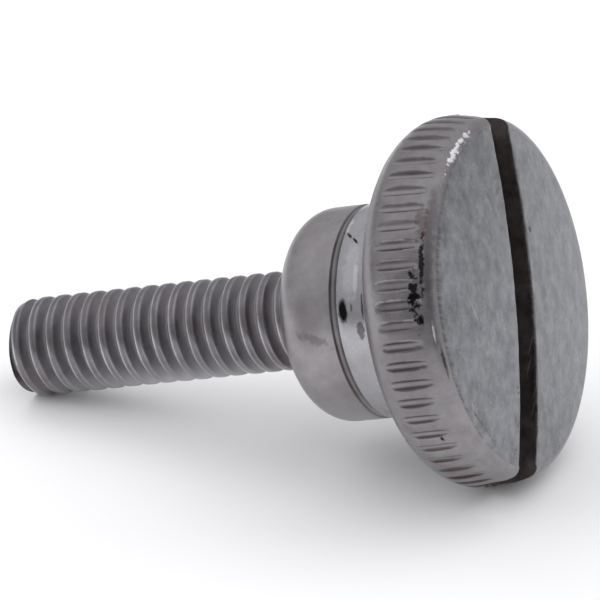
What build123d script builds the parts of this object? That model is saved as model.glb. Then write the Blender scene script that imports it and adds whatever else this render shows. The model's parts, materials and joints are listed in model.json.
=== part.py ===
from build123d import *
import os
from math import asin, atan, degrees, sqrt

# Thumb screw that clamps a sewing foot to its bar: one turned and plated piece, in millimetres.
# It is turned about the Z axis, thread tip at zero and slotted face on top, then laid on its side.

# Threaded shank, plain at the outside diameter of its thread
thread_diameter = 3.95
shank_length = 13.1
tip_chamfer_depth = 0.2
tip_chamfer_length = 0.55

# Collar, whose end ring clamps the foot. It widens a little from its ring line to the head
collar_diameter = 8.44
collar_length = 5.1
collar_corner_radius = 1.4
ring_line_height = 2.85
ring_line_width = 0.22
ring_line_depth = 0.05
neck_flare = 0.08

# Head, a disc with a round shoulder, a crowned rim and a slightly domed face
head_diameter = 14.56
head_height = 3.96
shoulder_width = 1.57
shoulder_height = 1.61
crown_radius = 5.3
dome_radius = 48.0
face_edge_radius = 0.46

# Screwdriver slot, right across the face
slot_width = 1.6
slot_depth = 2.1
slot_angle = -23.7

# Knurl: straight grooves with a narrow floor, which run out at both ends on the crown
groove_count = 58
groove_width = 0.36
groove_floor_width = 0.16
groove_depth = 0.12

# Sizes that follow from those above
thread_radius = thread_diameter / 2
tip_radius = thread_radius - tip_chamfer_depth
collar_radius = collar_diameter / 2
seat_radius = collar_radius - collar_corner_radius
neck_radius = collar_radius + neck_flare
head_radius = head_diameter / 2
shoulder_centre_radius = head_radius - shoulder_width
underside_height = shank_length + collar_length
crown_start_height = underside_height + shoulder_height
apex_height = underside_height + head_height
ring_line_centre = shank_length + ring_line_height
crown_turn = degrees(asin((apex_height - crown_start_height) / crown_radius))


def turned_outline():
    """Half section of the screw, from its axis out to its skin."""
    with BuildSketch(Plane.XZ) as section:
        with BuildLine():
            tip = Polyline(
                (0, 0),
                (tip_radius, 0),
                (thread_radius, tip_chamfer_length),
                (thread_radius, shank_length),
                (seat_radius, shank_length),
            )
            corner = JernArc(tip @ 1, (1, 0), collar_corner_radius, 90)
            Polyline(
                corner @ 1,
                (collar_radius, ring_line_centre - ring_line_width / 2),
                (collar_radius - ring_line_depth, ring_line_centre),
                (collar_radius, ring_line_centre + ring_line_width / 2),
                (neck_radius, underside_height),
                (shoulder_centre_radius, underside_height),
            )
            shoulder = EllipticalCenterArc(
                (shoulder_centre_radius, crown_start_height),
                shoulder_width,
                shoulder_height,
                start_angle=-90,
                arc_size=90,
            )
            crown = JernArc(shoulder @ 1, (0, 1), crown_radius, crown_turn)
            Polyline(crown @ 1, (0, apex_height), (0, 0))
        make_face()
        with Locations((0, apex_height - dome_radius)):
            Circle(dome_radius, mode=Mode.INTERSECT)
        face_edge = section.vertices().sort_by(Axis.Y)[-2]
        fillet(face_edge, face_edge_radius)
    return section.sketch


def knurl_cutters():
    """Wedges along the axis, as far out of the crown as they go in, so each groove is lens-shaped."""
    floor_half_width = groove_floor_width / 2
    outer_half_width = groove_width - floor_half_width
    outline = Polyline(
        (head_radius - groove_depth, -floor_half_width),
        (head_radius + groove_depth, -outer_half_width),
        (head_radius + groove_depth, outer_half_width),
        (head_radius - groove_depth, floor_half_width),
        close=True,
    )
    wedge = Pos(0, 0, underside_height) * extrude(make_face(outline), amount=head_height)
    return [Rot(Z=360 * turn / groove_count) * wedge for turn in range(groove_count)]


def slot_cutter():
    """Flat-bottomed saw cut through the middle of the face."""
    saw = Box(head_diameter + slot_width, slot_width, 2 * slot_depth)
    return Pos(0, 0, apex_height) * Rot(Z=slot_angle) * saw


def resting_tilt():
    """Slope of the axis when the shoulder and a corner of the tip touch one flat surface."""
    slopes = []
    for corner_radius, corner_height in ((tip_radius, 0), (thread_radius, tip_chamfer_length)):
        drop = shoulder_centre_radius - corner_radius
        rise = crown_start_height - corner_height
        spare = rise**2 - shoulder_height**2
        root = sqrt((rise * drop) ** 2 - spare * (drop**2 - shoulder_width**2))
        slopes.append(degrees(atan((rise * drop + root) / spare)))
    return min(slopes)


def laid_down(upright):
    """Head to +X and thread to -X, lowest point at zero and box centred over the origin."""
    tilted = Rot(Y=90 - resting_tilt()) * upright
    box = tilted.bounding_box()
    return Pos(-box.center().X, -box.center().Y, -box.min.Z) * tilted


screw = laid_down(revolve(turned_outline(), Axis.Z) - knurl_cutters() - slot_cutter())
screw.label = "screw"

os.makedirs("parts", exist_ok=True)
export_step(screw, "parts/screw.step")
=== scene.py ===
import json
from math import cos, pi, radians, sin, sqrt

import bmesh
import bpy
import numpy as np
from mathutils import Matrix, Vector


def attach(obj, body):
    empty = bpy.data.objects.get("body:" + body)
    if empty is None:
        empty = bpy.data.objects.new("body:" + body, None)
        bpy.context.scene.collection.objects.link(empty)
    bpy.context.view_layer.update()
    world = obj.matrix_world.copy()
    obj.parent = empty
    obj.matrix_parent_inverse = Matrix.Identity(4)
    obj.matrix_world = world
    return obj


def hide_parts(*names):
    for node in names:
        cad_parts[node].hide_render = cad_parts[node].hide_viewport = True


# Presser foot screw lying on a pale floor: one turned and plated piece with a rolled thread, a
# collar and a knurled, slotted head. Shapes are worked out in millimetres, upright, with the
# thread's tip at zero and the head on top, and the finished mesh is laid down where the frame is.

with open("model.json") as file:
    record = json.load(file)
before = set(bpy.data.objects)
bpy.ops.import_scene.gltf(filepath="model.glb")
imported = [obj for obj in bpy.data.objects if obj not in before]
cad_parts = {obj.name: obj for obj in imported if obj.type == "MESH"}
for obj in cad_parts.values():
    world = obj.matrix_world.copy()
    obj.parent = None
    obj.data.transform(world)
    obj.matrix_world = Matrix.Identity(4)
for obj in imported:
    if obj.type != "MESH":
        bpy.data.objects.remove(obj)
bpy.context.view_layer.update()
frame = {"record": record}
mounts = {mount["name"]: mount for mount in frame["record"]["mounts"]}

METRES = 0.001
rng = np.random.default_rng(seed=58)

# Threaded shank
thread_radius = mounts["thread"]["dims"]["r_mm"]
tip_chamfer_depth = 0.2
tip_chamfer_length = 0.55
tip_radius = thread_radius - tip_chamfer_depth
shank_length = tip_chamfer_length + mounts["thread"]["dims"]["length_mm"]
thread_pitch = 0.794
thread_depth = 0.395
thread_start_turn = 0.895
thread_fade_length = 0.9
thread_end_gap = 0.08
crest_dent_depth = 0.012
uneven_wear_and_sheen = 0.08

# Collar
collar_radius = 4.22
collar_corner_radius = 1.4
collar_length = 5.1
ring_line_height = shank_length + 2.85
ring_line_width = 0.34
ring_line_depth = 0.05
neck_radius = 4.3
neck_fillet = 0.12

# Head
head_radius = 7.28
head_height = 3.96
underside_height = shank_length + collar_length
apex_height = underside_height + head_height
shoulder_width = 1.57
shoulder_height = 1.61
crown_start_height = underside_height + shoulder_height
crown_radius = 5.3
dome_radius = 48.0
face_edge_radius = 0.46

# Screwdriver slot
slot_half_width = 0.8
slot_depth = 2.1
slot_floor_height = apex_height - slot_depth
slot_angle = radians(-23.7)
slot_bevel_width = 0.055
slot_bevel_unevenness = 0.014
slot_edge_wear = (0.75, 0.35)

# Knurl
groove_count = 58
groove_step = 2 * pi / groove_count
groove_depth = 0.12
groove_floor_half_width = 0.11
groove_half_width = 0.22
groove_lip_softness = 0.007

# Painted shade under the shoulder, and dirt and painted shade in the line between the rounded edge and
# the face
shoulder_painted_shade = 0.6
shoulder_shade_top = 18.95
shoulder_shade_fade = 0.25
edge_dark_start = 21.64
edge_dark_fade = 0.1
face_edge_dark_width = 0.16

# Mesh density, with the heights between which the head has finer rows
thread_columns = 96
collar_columns = 232
tip_face_columns = 24
tip_face_radius = 0.7
notch_columns = 25
shoulder_rows, crown_rows, edge_rows = 61, 81, 9
shoulder_row_skip = 7
fine_rows_start = 19.12
fine_rows_end = 21.06
plain_crown_start = 21.1
fine_row_step = 0.062
crown_row_step = 0.07
least_angle_beside_slot = 0.0015
weld_distance = 4e-7
sharp_angle = radians(38)

# The angle, about the axis, of the line along the screw that faces the camera
camera_line_degrees = -110.72

ZONES = ["thread", "satin", "polished", "rim", "face", "slot"]
THREAD, SATIN, POLISHED, RIM, FACE, SLOT = range(len(ZONES))


class Skin:
    """Points and faces of one mesh, with zones, grime and painted shade, wear and painted highlights,
    gathered patch by patch.
    """

    def __init__(self):
        self.points = []
        self.grime_and_shade = []
        self.wear_and_sheen = []
        self.faces = []
        self.zones = []

    def grid(self, points, grime_and_shade, wear_and_sheen=0.0):
        """Adds an array of points shaped rows by columns by 3, and returns their numbers."""
        first = len(self.points)
        shape = points.shape[:-1]
        self.points.extend(points.reshape(-1, 3).tolist())
        self.grime_and_shade.extend(np.broadcast_to(grime_and_shade, shape).ravel().tolist())
        self.wear_and_sheen.extend(np.broadcast_to(wear_and_sheen, shape).ravel().tolist())
        return first + np.arange(len(self.points) - first).reshape(shape)

    def sheet(self, numbers, zone, closed=False):
        """Fills a grid of points with four-sided faces."""
        if closed:
            numbers = np.concatenate([numbers, numbers[:, :1]], axis=1)
        lower, upper = numbers[:-1], numbers[1:]
        quads = np.stack([lower[:, :-1], lower[:, 1:], upper[:, 1:], upper[:, :-1]], axis=-1)
        quads = quads.reshape(-1, 4).tolist()
        self.faces.extend(quads)
        self.zones.extend([zone] * len(quads))

    def zip_rings(self, inner, outer, zone):
        """Joins two closed rings of different counts with triangles, always by the nearer angle."""
        rings = []
        for ring in (inner, outer):
            ring = list(ring)
            angles = [np.arctan2(self.points[n][1], self.points[n][0]) for n in ring]
            start = int(np.argmin(angles))
            ring = ring[start:] + ring[:start]
            angles = sorted(angles)
            rings.append((ring + ring[:1], angles + [angles[0] + 2 * pi]))
        (near, near_angles), (far, far_angles) = rings
        i = j = 0
        while i < len(near) - 1 or j < len(far) - 1:
            last_near, last_far = i == len(near) - 1, j == len(far) - 1
            step_near = last_far or (not last_near and near_angles[i + 1] < far_angles[j + 1])
            if step_near:
                self.faces.append([near[i], near[i + 1], far[j]])
                i += 1
            else:
                self.faces.append([near[i], far[j + 1], far[j]])
                j += 1
            self.zones.append(zone)


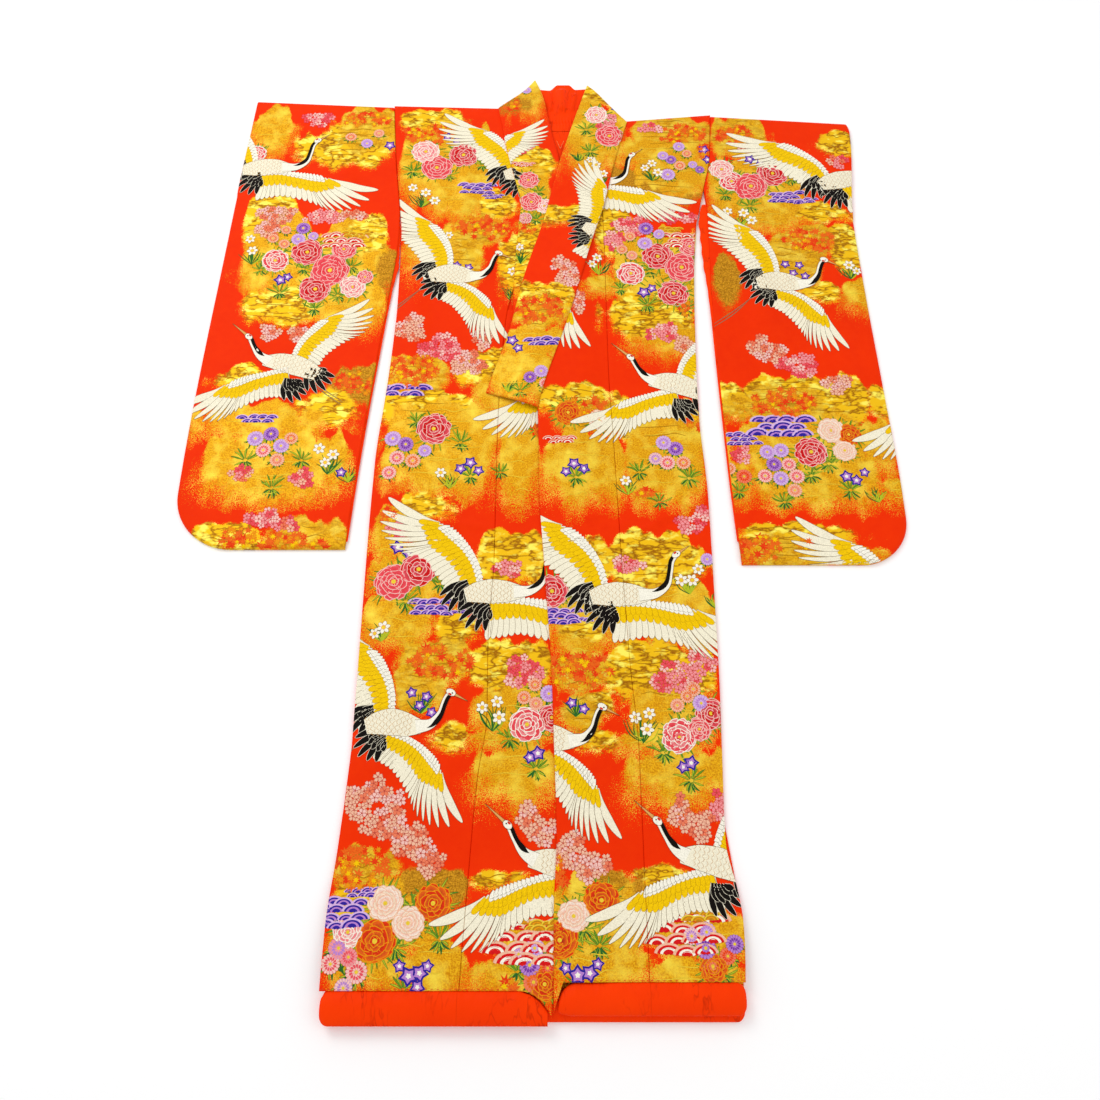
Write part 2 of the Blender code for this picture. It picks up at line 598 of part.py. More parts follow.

__Task directions__
Give the lines again, exactly as they stand, from the beginning of the data through the line with "from math import asin, atan, degrees, sqrt".

__Output of the exercise__
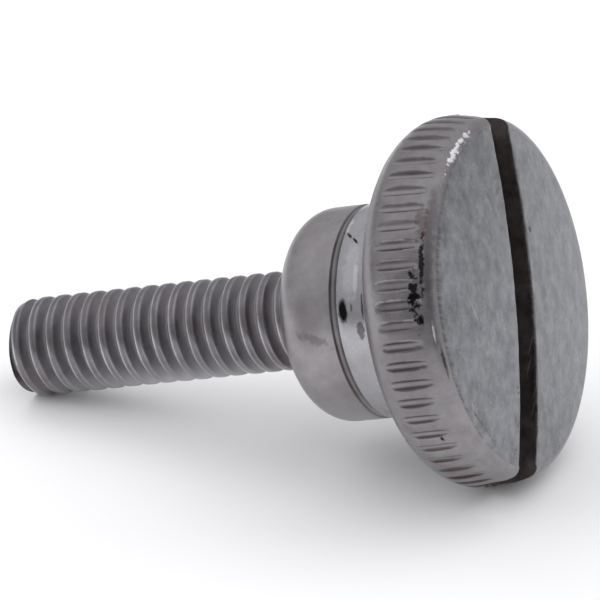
What build123d script builds the parts of this object? That model is saved as model.glb. Then write the Blender scene script that imports it and adds whatever else this render shows. The model's parts, materials and joints are listed in model.json.
=== part.py ===
from build123d import *
import os
from math import asin, atan, degrees, sqrt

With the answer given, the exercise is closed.